I think two things are of paramount significance about this double love command. First, the command to love God and neighbor in equal and complimentary ways makes Christianity not just about our salvation. It makes it about our seeking the salvation, both physically and spiritually, of others. Christianity is not about us but our becoming conduits of God’s love and salvation for the world. Second, but equally important, it challenges us to read scripture in a Christocentric way. We must use this double love command as a lens through which to read scripture. As we read scripture, do our interpretations of the Old and New Testament violate our command to love God and neighbor?

Discussion Questions

Read the text aloud.
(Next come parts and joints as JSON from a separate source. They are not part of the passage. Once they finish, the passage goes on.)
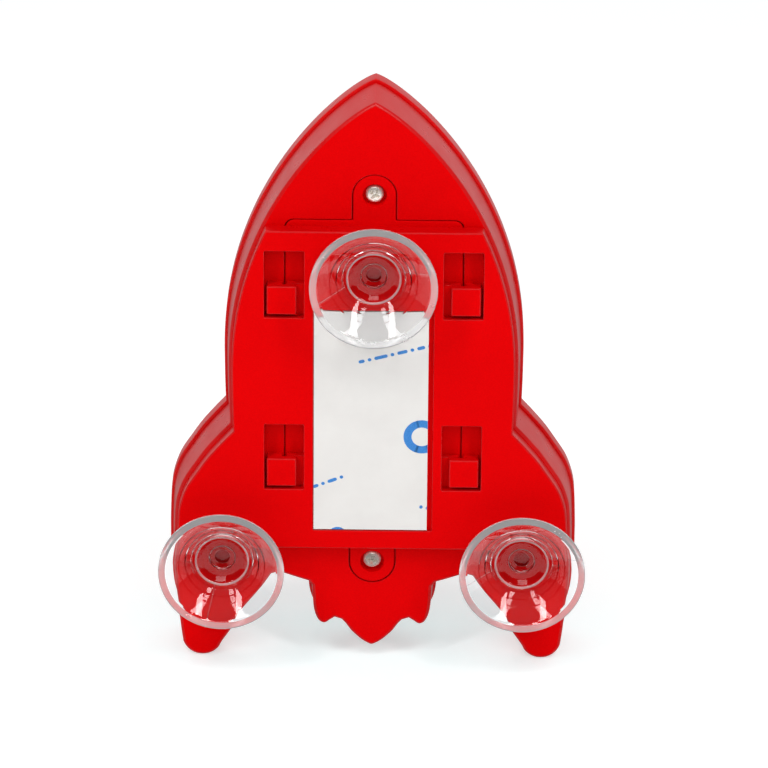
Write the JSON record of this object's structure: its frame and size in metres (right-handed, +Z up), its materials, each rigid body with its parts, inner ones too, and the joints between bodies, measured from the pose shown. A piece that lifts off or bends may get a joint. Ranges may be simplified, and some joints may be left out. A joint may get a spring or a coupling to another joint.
{
  "type": "toy rocket wall lamp",
  "caption": "Rocket-shaped push lamp with a screwed battery door and a slide-off wall bracket held by suction cups and foam tape.",
  "frame": {"origin": "on the standing surface, under the middle of the object's box", "axes": "+Z up to the nose, +Y towards the wall side with the suction cups, +X to the right seen from the lens side"},
  "size_m": [0.1386, 0.048, 0.1973],
  "materials": {
    "red_plastic": "semi-gloss moulded ABS with a fine grain",
    "screw_steel": "nickel plated",
    "foam_tape": "closed-cell foam",
    "release_liner": null,
    "clear_pvc": "clear soft PVC",
    "cell_jacket": "printed film over a cell can",
    "contact_steel": "nickel plated spring steel",
    "board_green": "solder mask",
    "led_resin": "clear resin",
    "black_plastic": "moulded",
    "white_plastic": "moulded",
    "lens_milky": "milky translucent",
    "bezel_silver": "silver-coloured plastic, satin",
    "wire_red": "wire insulation",
    "wire_black": "wire insulation"
  },
  "bodies": {
    "rocket": {"rear_casing": "red_plastic", "front_casing": "red_plastic", "battery_door": "red_plastic", "door_screws": "screw_steel", "casing_screws": "screw_steel", "board_screws": "screw_steel", "battery_1": "cell_jacket", "battery_2": "cell_jacket", "battery_3": "cell_jacket", "battery_4": "cell_jacket", "negative_springs": "contact_steel", "positive_contacts": "contact_steel", "return_spring": "contact_steel", "circuit_board": "board_green", "leds": "led_resin", "switch_body": "black_plastic", "reflector": "white_plastic", "lens_bezel": "bezel_silver", "red_wire": "wire_red", "black_wire": "wire_black"},
    "bracket": {"wall_bracket": "red_plastic", "tape_foam": "foam_tape", "tape_liner": "release_liner"},
    "cup_top": {"suction_cup_top": "clear_pvc"},
    "cup_left": {"suction_cup_left": "clear_pvc"},
    "cup_right": {"suction_cup_right": "clear_pvc"},
    "push_lens": {"push_lens": "lens_milky"},
    "switch_plunger": {"switch_plunger": "white_plastic"}
  },
  "joints": [
    {"name": "bracket_slide", "type": "slide", "parent": "rocket", "child": "bracket", "axis": [0, 0, -1], "range_m": [0, 0.0115]},
    {"name": "cup_top_spin", "type": "hinge", "parent": "bracket", "child": "cup_top", "pos_m": [0, 0.011, 0.1388], "axis": [0, 1, 0], "continuous": true},
    {"name": "cup_left_spin", "type": "hinge", "parent": "bracket", "child": "cup_left", "pos_m": [-0.0488, 0.011, 0.0386], "axis": [0, 1, 0], "continuous": true},
    {"name": "cup_right_spin", "type": "hinge", "parent": "bracket", "child": "cup_right", "pos_m": [0.0488, 0.011, 0.0386], "axis": [0, 1, 0], "continuous": true},
    {"name": "lens_press", "type": "slide", "parent": "rocket", "child": "push_lens", "axis": [0, 1, 0], "range_m": [0, 0.0015], "stiffness_N_per_m": 400, "springref_m": -0.003, "deforming": ["return_spring"]},
    {"name": "plunger_press", "type": "slide", "parent": "rocket", "child": "switch_plunger", "axis": [0, 1, 0], "range_m": [0, 0.0015]}
  ],
  "couplings": [
    {"joint": "plunger_press", "follows": "lens_press", "ratio": 1}
  ]
}
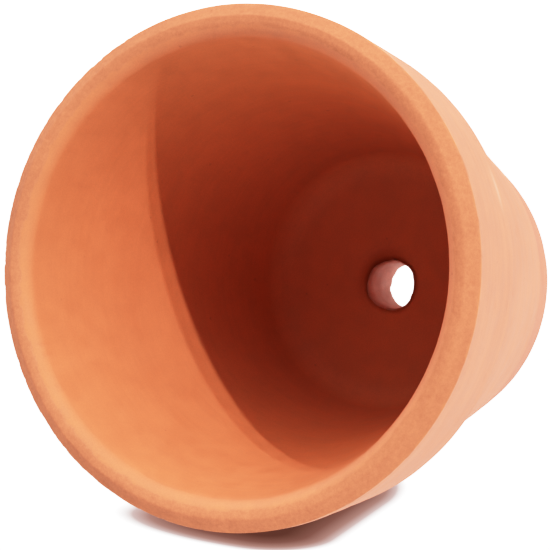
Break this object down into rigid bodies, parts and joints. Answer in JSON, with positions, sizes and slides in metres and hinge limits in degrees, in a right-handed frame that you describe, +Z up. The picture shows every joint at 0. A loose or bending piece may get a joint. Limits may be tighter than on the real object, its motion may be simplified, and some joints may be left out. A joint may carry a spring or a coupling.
{
  "type": "terracotta pot",
  "caption": "Tapered round flower pot of unglazed fired clay, with a thick collar around its open mouth and a drain hole through its floor.",
  "frame": {"origin": "centre of the flat underside of the base", "axes": "+Z up along the pot's axis, from the base to the mouth; the pot is round, so +X and +Y are any two level directions"},
  "size_m": [0.11, 0.11, 0.1],
  "materials": {
    "terracotta": "matte unglazed fired clay"
  },
  "bodies": {
    "root": {"pot": "terracotta"}
  },
  "joints": []
}
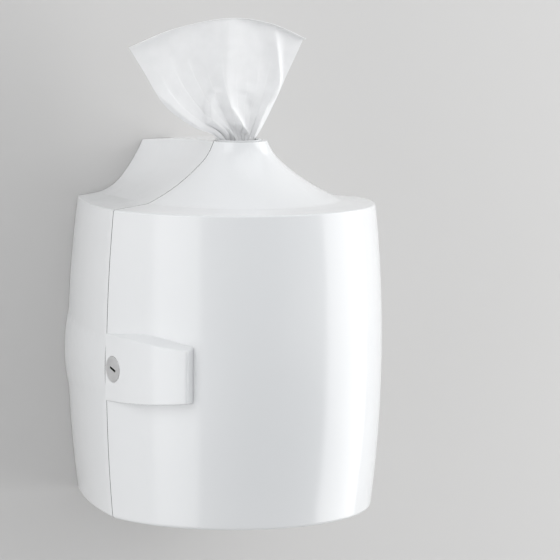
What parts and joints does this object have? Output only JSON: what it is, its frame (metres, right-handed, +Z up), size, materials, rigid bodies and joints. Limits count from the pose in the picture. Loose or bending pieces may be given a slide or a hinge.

Then, read the text to yourself quietly. Read it slowly, as if you were very unfamiliar with the story.

  1. Why would one of the Pharisees ask which commandment Jesus thought was the greatest or most important?

  2. Read Deuteronomy 6:1-8 and Leviticus 19:18. How similar are these two Old Testament passages with the command that Jesus gives?

  3. What kinds of things do we do to show our love for God?

  4. What kinds of things do we do to show our love for our neighbor?

  5. Jesus seems to say that we express our love for God through loving our neighbor. Why do you think Jesus is saying that? Reference 1 John 4:19-21 as you discuss this.

  6. How does the church facilitate our love for God and neighbor? Is it possible to love God and neighbor without participating in the life of the church on an ongoing basis? Why or why not?

  7. As a small group, how are you doing with showing love for each other?

Works Cited

Frederick Dale Bruner, Matthew: A Commentary: The Churchbook, Matthew 13-28, Revised & enlarged edition (Wm. B. Eerdmans Publishing, 2004).

Gerhard Kittel, Geoffrey W. Bromiley, and Gerhard Friedrich, eds., Theological Dictionary of the New Testament(Grand Rapids, MI: Eerdmans, 1964).